New Directions and Burnout
There’s a thread going on over at TPF about what to do when you’re burned out. For so many of us, our journey into this business began with a hobby we loved and wanted to turn into a career. The flip side of doing this as a business is that suddenly, your hobby is your JOB. So what do you have left as a hobby? And when do you have time for such things, anyway, between shooting and selling and processing and ordering and marketing and keeping up with all the other administrative tasks that we do as studio owners?
Personally, I’ve been fighting a serious case of burnout for about a year. Part of it is for a good reason: we have a busy studio. Part of it is from teaching: you never get away from this business, because all of your “fun time away” trips are spent teaching other people about photography. Part of it, I think, is just cyclical. As artists, we tend to go through a period of feeling like we’re doing the same thing, all the time, every day, and we just need some new challenges. Changing things up a bit has always helped me fight the cycle.
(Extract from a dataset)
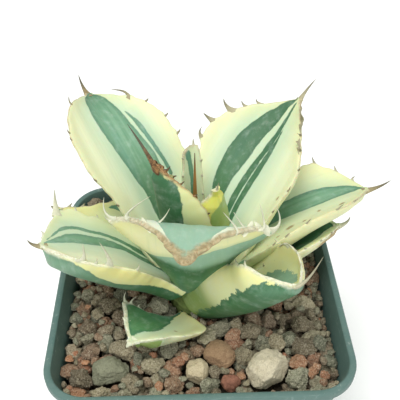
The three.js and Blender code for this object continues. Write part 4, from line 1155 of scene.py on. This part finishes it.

Now that we’ve been in our space (which I really have loved) for the past two years, it’s time to either recommit or decide to take things in a new direction. I love my landlords. They’re great and it’s been a good business decision to be in a historic complex where the other businesses are branded in such a complimentary way to my own. But when you start thinking… for what I’ve paid out in rent for the past few years, I could be well into paying off my own small building, you start to think about planning for the future.
So starting in December, the studio will be rebranding a little bit. Restructuring a little bit. Changing how we do things so that I can feel creative and fresh again. Planning for some future goals (like owning our own studio space). I like that with studio work in a retail space, I can do more sessions in one day. But I also like knowing that, when I go out and do location work, there’s something new every day, whether I’m shooting outside or bringing some of the studio kit indoors. And those clients who have been coming in for so many years that they’re sick of all of my backgrounds in the studio will now have new “backgrounds” to choose from.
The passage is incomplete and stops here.